I can actually agree with some of their original goals: to use diction of the times, as opposed to the prevalent stilted Victorian idioms, and to write about events of everyday living. Apparently, however, diction became erroneously confused with meter - meter became blamed for the stilted Victorian writing. Eliminate meter, the thought process went, and the idiomatic problems would disappear. Eliminate meter, and another system would eventually evolve to replace it.

Meter, however, has nothing to do with diction or idioms. The first poet to come to mind as I read this was Tim Murphy – I think his writings achieve the original goals set by the likes of Eliot, yet they are undeniably metrical.
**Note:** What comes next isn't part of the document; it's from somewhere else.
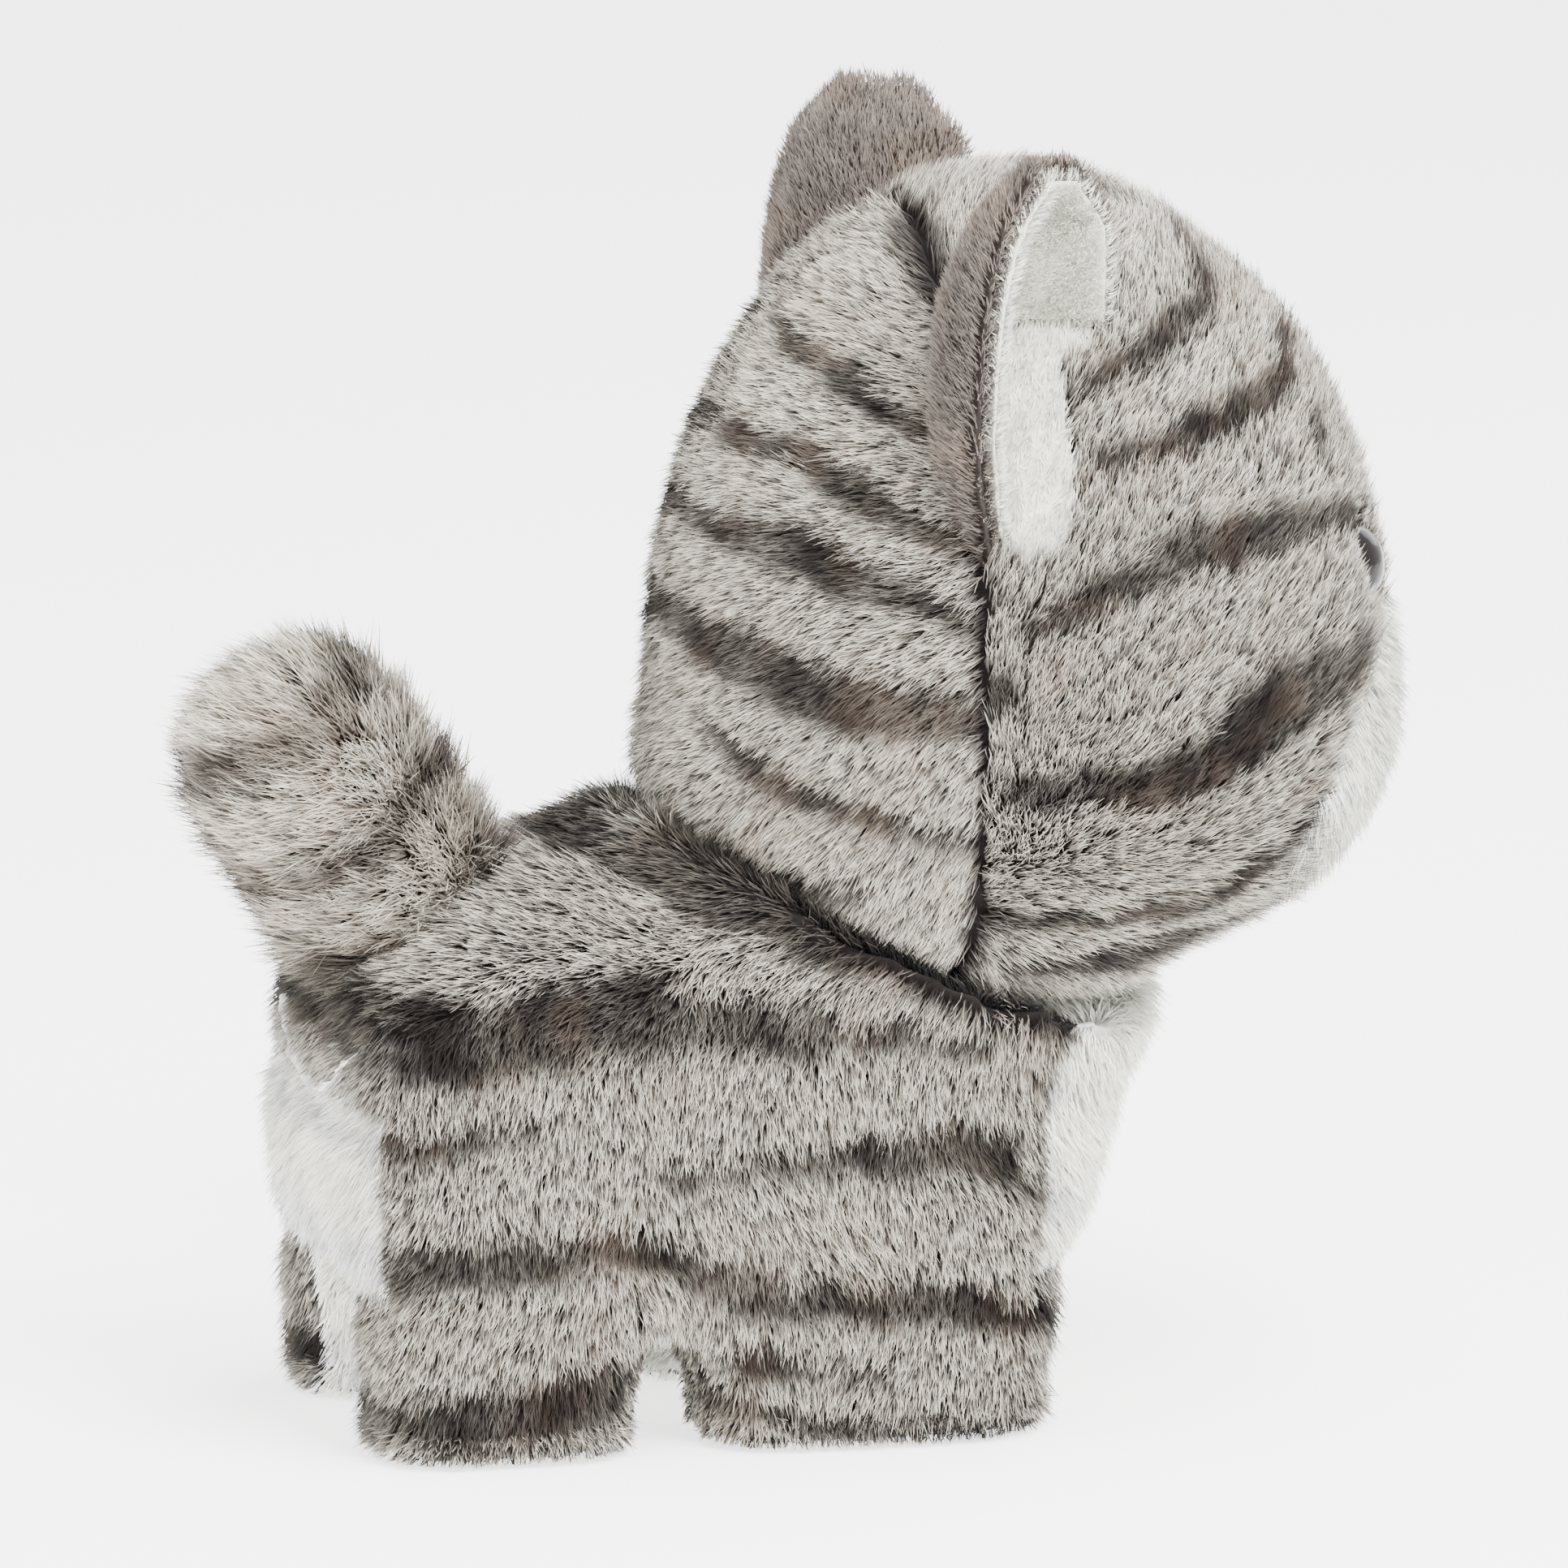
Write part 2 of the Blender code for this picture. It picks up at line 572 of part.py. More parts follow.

Annie Finch also comes to mind.

As for something else coming along to replace meter – it hasn’t happened. Poets still talk about the rhythm of a poem, but all rhythm has an underlying beat, or else it’s chaotic.

For all their idealistic goals, I think those attacks on meter started a trend that, over the next hundred years, destroyed the importance of poetry as an art form form: for all their thoughts of writing to the common person, vers libre devolved to free verse, and the common person no longer understood it. It became more important, perhaps, for each writer to be ‘free and unique’, than for them write something the common person could understand and appreciate. Anything became a poem, merely because the person writing it claimed it was so.

An interesting book – I haven’t finished it yet, but, so far, it appears to be a book worth reading by all poets, whether metrical or not.